• Exercise description: Write each line out again exactly as written.
————
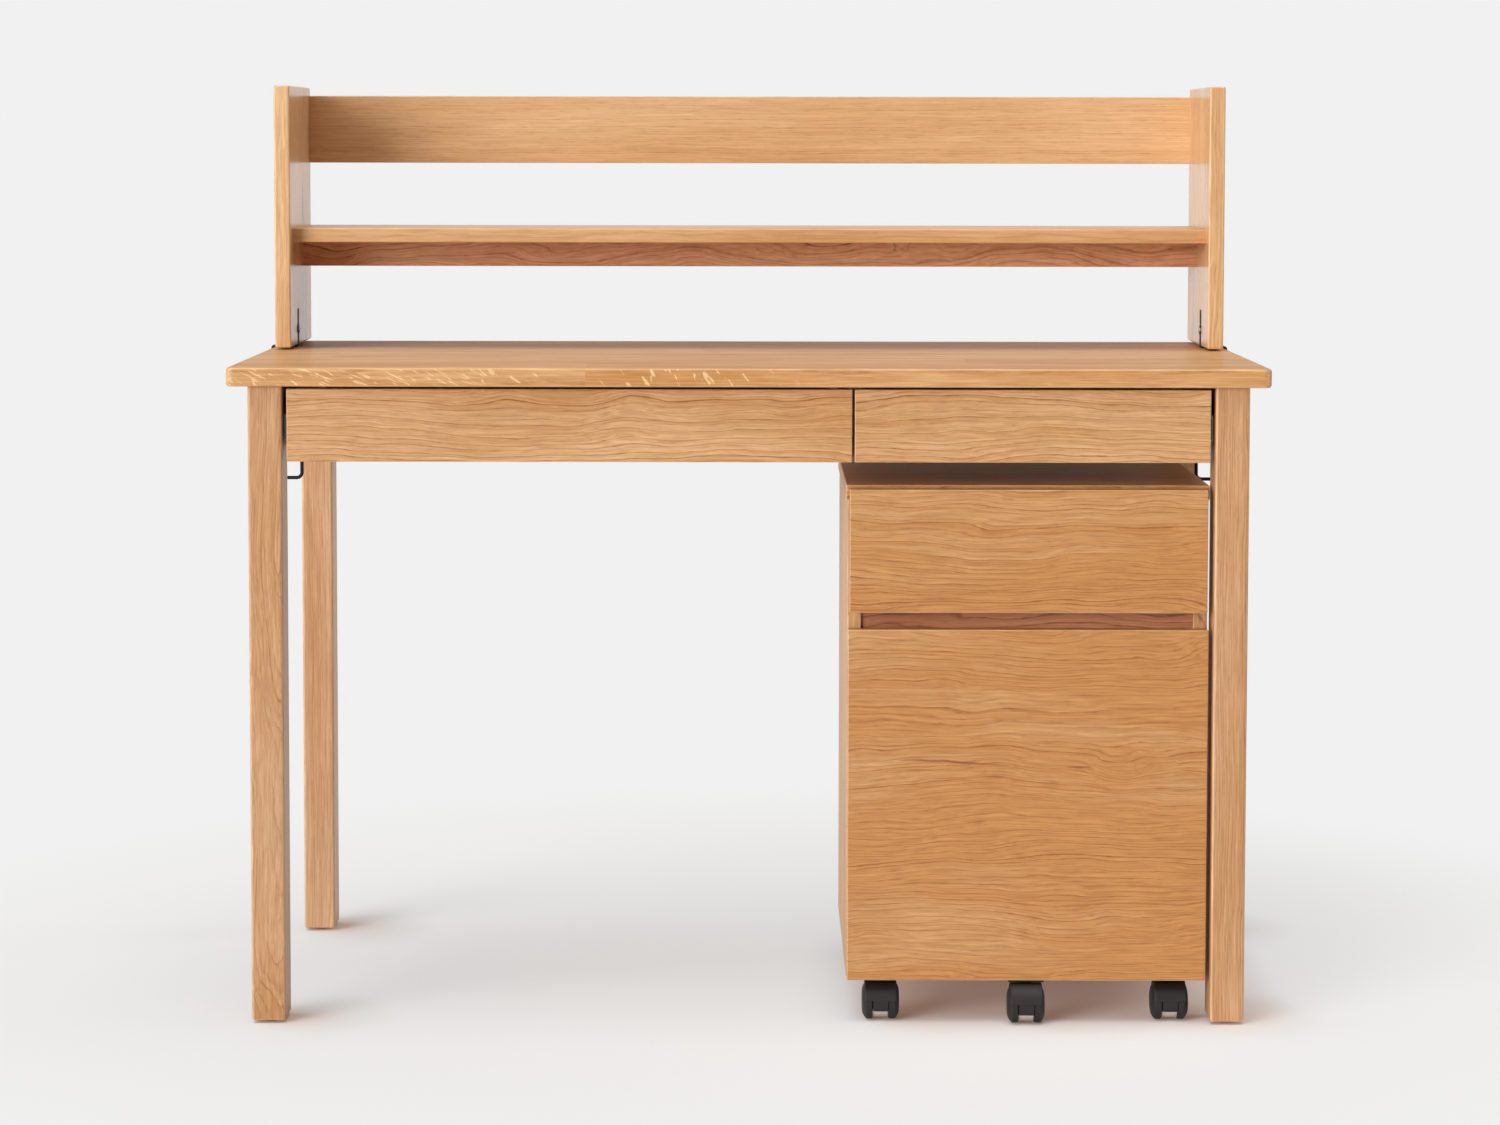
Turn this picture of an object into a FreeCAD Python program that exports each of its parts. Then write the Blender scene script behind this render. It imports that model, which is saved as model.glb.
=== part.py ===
import FreeCAD, Part
import math
import os

# A writing desk with a hutch on its top and a rolling drawer pedestal under it.
# Lengths are millimetres. X runs to the right of the person who sits at the desk,
# Y runs away from that person and Z runs up. The origin is on the floor, under the
# middle of the desk top.

# Desk top
top_width = 1100.0
top_depth = 550.0
top_height = 700.0
top_thick = 20.0
top_corner_round = 9.0
top_edge_round = 3.0

# Legs and their glides
leg_wide = 36.0
leg_deep = 50.0
leg_side_setback = 22.0
leg_end_setback = 10.0
leg_edge_round = 3.0
glide_radius = 12.0
glide_thick = 3.0

# Aprons and the divider between the two desk drawers
apron_height = 80.0
side_apron_thick = 24.0
rear_apron_thick = 20.0
rear_apron_setback = 12.0
divider_thick = 18.0
divider_height = 76.0
divider_front_gap = 3.0
board_edge_round = 1.5

# Angle brackets that hold the top on the aprons and the divider
angle_leg = 18.0
angle_wide = 16.0
angle_thick = 2.0
angle_end_distance = 90.0

# Screws
screw_head_radius = 3.5
screw_head_high = 1.6
screw_shank_radius = 1.8
screw_shank_long = 12.0

# Fronts of the four drawers
front_thick = 18.0
front_edge_round = 1.2

# Desk drawers
desk_front_recess = 4.0
desk_front_height = 77.0
desk_front_top_gap = 3.0
desk_front_leg_gap = 4.5
desk_front_mid_gap = 2.7
right_front_width = 375.6
desk_box_lift = 10.0
desk_box_height = 50.0
desk_box_rear_gap = 116.0
desk_bottom_thick = 5.0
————
• Output for this task:
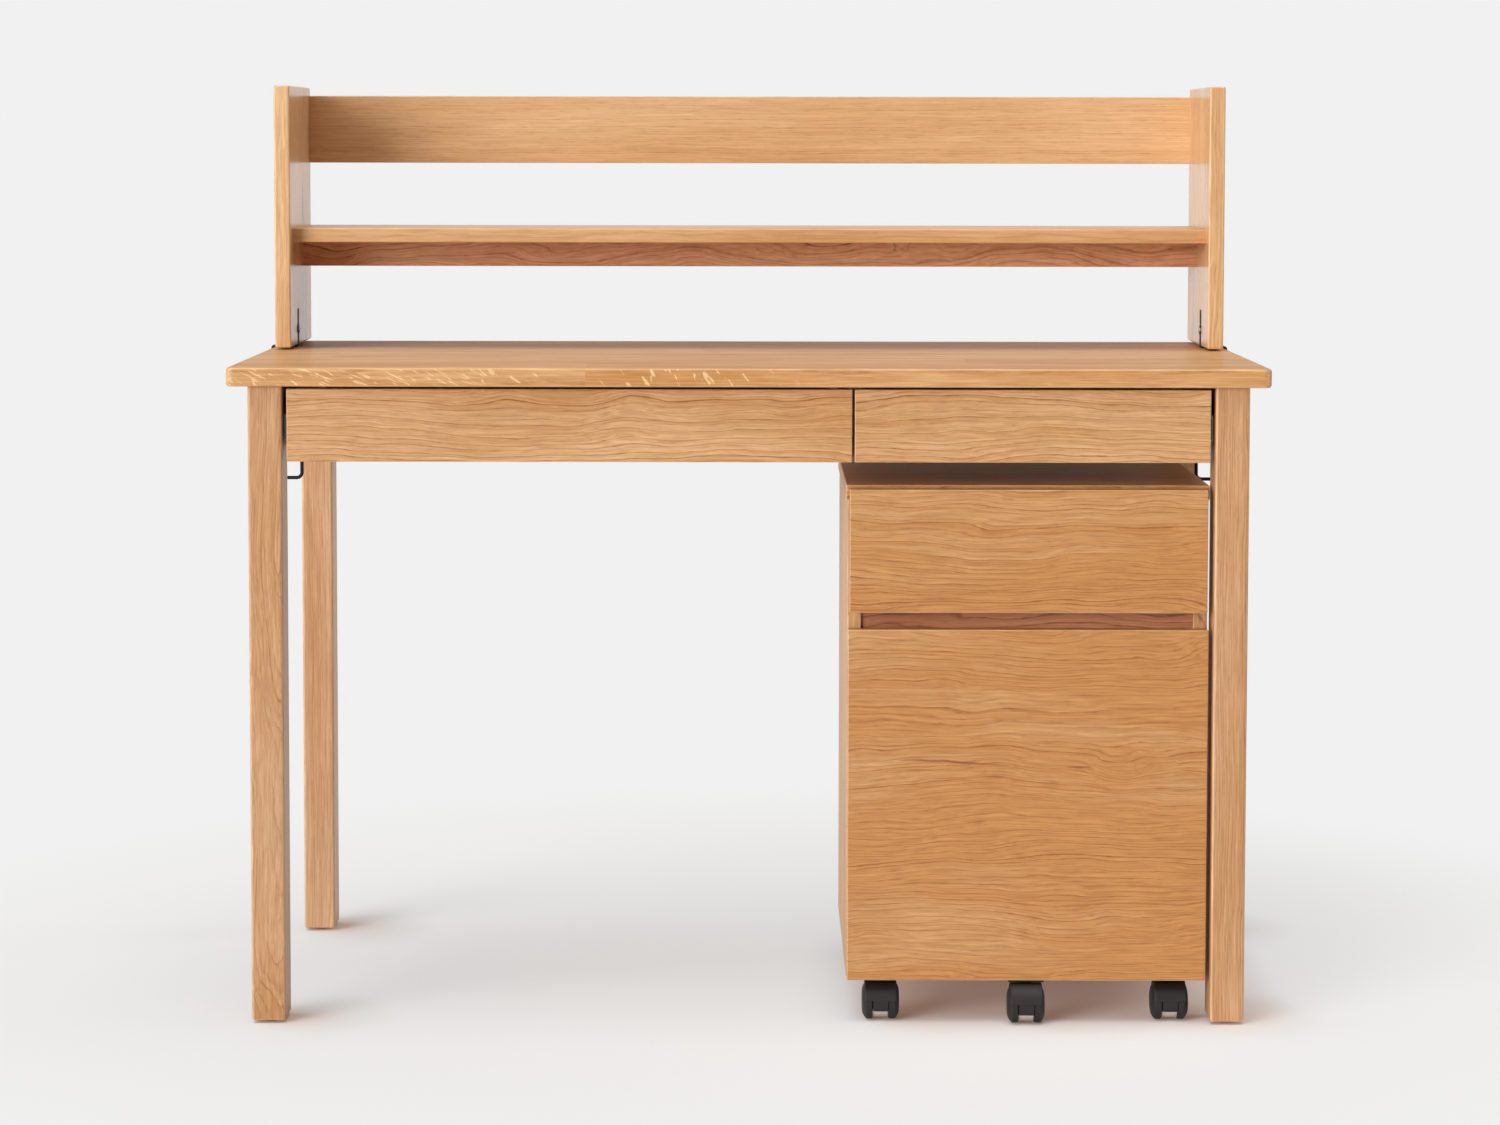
Turn this picture of an object into a FreeCAD Python program that exports each of its parts. Then write the Blender scene script behind this render. It imports that model, which is saved as model.glb.
=== part.py ===
import FreeCAD, Part
import math
import os

# A writing desk with a hutch on its top and a rolling drawer pedestal under it.
# Lengths are millimetres. X runs to the right of the person who sits at the desk,
# Y runs away from that person and Z runs up. The origin is on the floor, under the
# middle of the desk top.

# Desk top
top_width = 1100.0
top_depth = 550.0
top_height = 700.0
top_thick = 20.0
top_corner_round = 9.0
top_edge_round = 3.0

# Legs and their glides
leg_wide = 36.0
leg_deep = 50.0
leg_side_setback = 22.0
leg_end_setback = 10.0
leg_edge_round = 3.0
glide_radius = 12.0
glide_thick = 3.0

# Aprons and the divider between the two desk drawers
apron_height = 80.0
side_apron_thick = 24.0
rear_apron_thick = 20.0
rear_apron_setback = 12.0
divider_thick = 18.0
divider_height = 76.0
divider_front_gap = 3.0
board_edge_round = 1.5

# Angle brackets that hold the top on the aprons and the divider
angle_leg = 18.0
angle_wide = 16.0
angle_thick = 2.0
angle_end_distance = 90.0

# Screws
screw_head_radius = 3.5
screw_head_high = 1.6
screw_shank_radius = 1.8
screw_shank_long = 12.0

# Fronts of the four drawers
front_thick = 18.0
front_edge_round = 1.2

# Desk drawers
desk_front_recess = 4.0
desk_front_height = 77.0
desk_front_top_gap = 3.0
desk_front_leg_gap = 4.5
desk_front_mid_gap = 2.7
right_front_width = 375.6
desk_box_lift = 10.0
desk_box_height = 50.0
desk_box_rear_gap = 116.0
desk_bottom_thick = 5.0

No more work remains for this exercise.